Lewis entered the cage, whistling softly to himself. “You can forget simple discrimination tests,” he said. “Those chimps are trained. Very well trained.”

“Sure about the others, Doctor Dixon?” Jim asked.

Lewis nodded. “I was watching them. They reacted when she reached for the cube. These chimps have been exposed to a lot of tests, Jim. We’d better make the next one tough.”

“Wonder if they can play games?” Stevie asked. She brushed long soft brown hair away from her eyes and put a hair clip back into place. “Tic-tac-toe? Some chimps can play it.”

Lewis shrugged. “That’s true. OK.”

They set an illuminated game board on the table. Stephanie handed Zira the stylus and nodded as the chimpanzee made a mark in the center square. “She knows the rules all right.”

“Try the male,” Lewis suggested. Jim took Cornelius by the hand and led him to the table.

Cornelius made a mark in the corner. Zira made another. Then Cornelius. Three moves later, Zira leaped up and held her hands clasped over her head, victorious boxer style. She chattered laughter.

“That settles that,” Lewis said. He took raisins from his pocket and gave them to Zira, then a smaller number to Cornelius. “Stevie, I’ve never heard of chimps who could play Tic-tac-toe by the rules. Not like that, waiting their turn to move—the best I’ve ever seen is a race to make three in a row. Those are the best trained chimpanzees I’ve ever heard of.”

“Is it just training, Lew? Couldn’t it be intelligence?”

“It’d be a whole order of magnitude higher than we expect of apes,” Lewis Dixon said. “OK. Let’s find out Kroeger’s test.”

“Sure.” Stephanie helped him attach a banana to the ceiling. The ladder was removed from the cage. Then several boxes and a stick were laid on the cage floor.

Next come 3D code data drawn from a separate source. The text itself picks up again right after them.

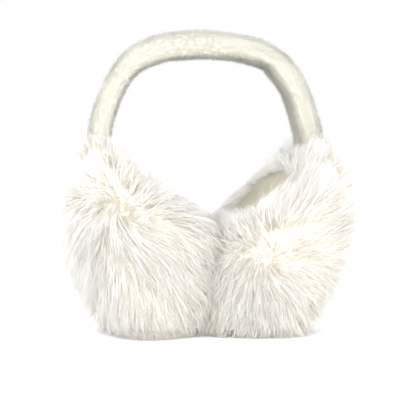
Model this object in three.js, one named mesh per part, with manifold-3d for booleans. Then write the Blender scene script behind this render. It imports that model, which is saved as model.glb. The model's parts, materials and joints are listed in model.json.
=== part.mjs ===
// A pair of fur earmuffs: a padded plush headband that ends inside two deep fur ear pads,
// each with a round plush lining disc set in a dish on the side that faces the ear.
// The pads lean in under the band until they press against each other, and the whole
// thing stands on their flattened undersides.
//
// Millimetres, +Z up. The origin is on the surface it stands on, in the middle of the
// whole object. +X runs to the right-hand pad and -Y is the front, where the right pad
// shows its ear side and the left pad shows its outer side.

import * as THREE from "three";
import { mergeVertices } from "three/addons/utils/BufferGeometryUtils.js";
import Module from "manifold-3d";

const wasm = await Module();
wasm.setup();

// ---- Driving dimensions ----

const GAP = 0.4; // clearance between pieces that touch on the real object
const PAD_TURN = 12; // degrees that each pad is turned about its own vertical line
const PAD_DEPTH = 55; // half the front-to-back size of a pad
const PAD_CENTRE = { x: 54, z: 66 };
const FACE_LEAN = 44; // degrees that the ear side leans in from the vertical

// The fur's outline in the XZ plane, anticlockwise from the outer side, before the floor
// and the neighbouring pad flatten it. x is measured outwards on both pads; the left one
// has slumped a little lower than the right one.
const FUR_OUTLINE = [
  { place: "outer side", right: { x: 103, z: 90 }, left: { x: 101, z: 78 } },
  { place: "upper side", right: { x: 103, z: 112 }, left: { x: 96, z: 104 } },
  { place: "shoulder", right: { x: 92, z: 131 }, left: { x: 88, z: 130 } },
  { place: "band entry", right: { x: 73, z: 134 }, left: { x: 72, z: 131 } },
  { place: "upper rim", right: { x: 57, z: 113 }, left: { x: 57, z: 109 } },
  { place: "ear side", right: { x: 38, z: 94 }, left: { x: 32, z: 95 } },
  { place: "valley", right: { x: 5, z: 71 }, left: { x: 3, z: 75 } },
  { place: "pressed side", right: { x: -6, z: 42 }, left: { x: -6, z: 42 } },
  { place: "pressed corner", right: { x: -3, z: 3 }, left: { x: -3, z: 3 } },
  { place: "inner sole", right: { x: 20, z: -7 }, left: { x: 20, z: -7 } },
  { place: "sole", right: { x: 42, z: -9 }, left: { x: 42, z: -9 } },
  { place: "heel", right: { x: 57, z: 0 }, left: { x: 60, z: -1 } },
  { place: "lower side", right: { x: 77, z: 22 }, left: { x: 77, z: 18 } },
  { place: "middle side", right: { x: 93, z: 53 }, left: { x: 92, z: 47 } },
];
const ROUND_EXPONENT = 2; // how the outline shrinks to the front, along the ear side
const FLAT_EXPONENT = 3.6; // the same across it, which keeps the two faces flat
const TUFT = { height: 1.1, around: 9, across: 7 }; // gentle lumps of the fur's surface

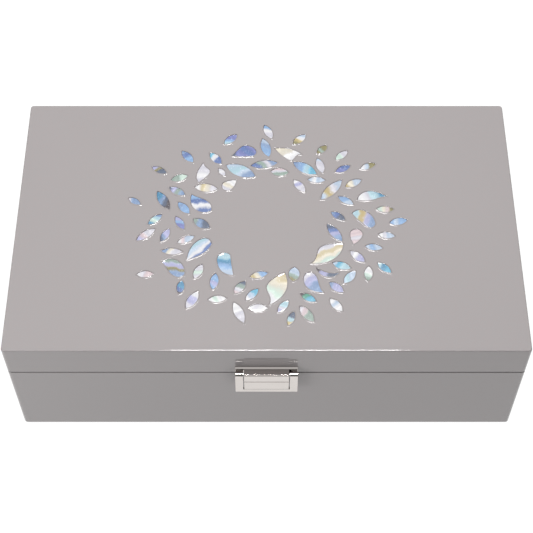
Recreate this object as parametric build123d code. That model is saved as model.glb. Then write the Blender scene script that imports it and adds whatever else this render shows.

The three chimps stared at the boxes, up to the banana, and out to Lewis and Stevie.

“Maybe they aren’t hungry,” Jim said. “Fed ’em a lot last night.”

“I think they’re too stupid,” Lewis said. “They were only trained, not intelligent. As I thought.”

Zira snorted. One of the other chimps squalled. Zira looked at the boxes for a moment, then attached two together. She added others until they formed a staircase, and, with the pole, would let her reach the banana. Zira climbed to the top of the box, used the stick to touch the fruit, and climbed back down again.

“But why didn’t she get it?” Stevie asked.

Zira turned to the girl. “Because I loathe and detest bananas.” Her voice was very clear and carefully controlled.

Cornelius shouted: “Zira!”

Stephanie sat very carefully at the desk outside the cage.

“You all right?” Lewis asked. His own legs felt a little rubbery.

“Sure. It surprised me, that’s all. I don’t know why. It’s only a chimpanzee speaking English. We did hear that, didnt we, Lewis?” She continued to sit at the desk.

“We surely did,” Lewis said. He turned to the chimps. “Can all of you talk?”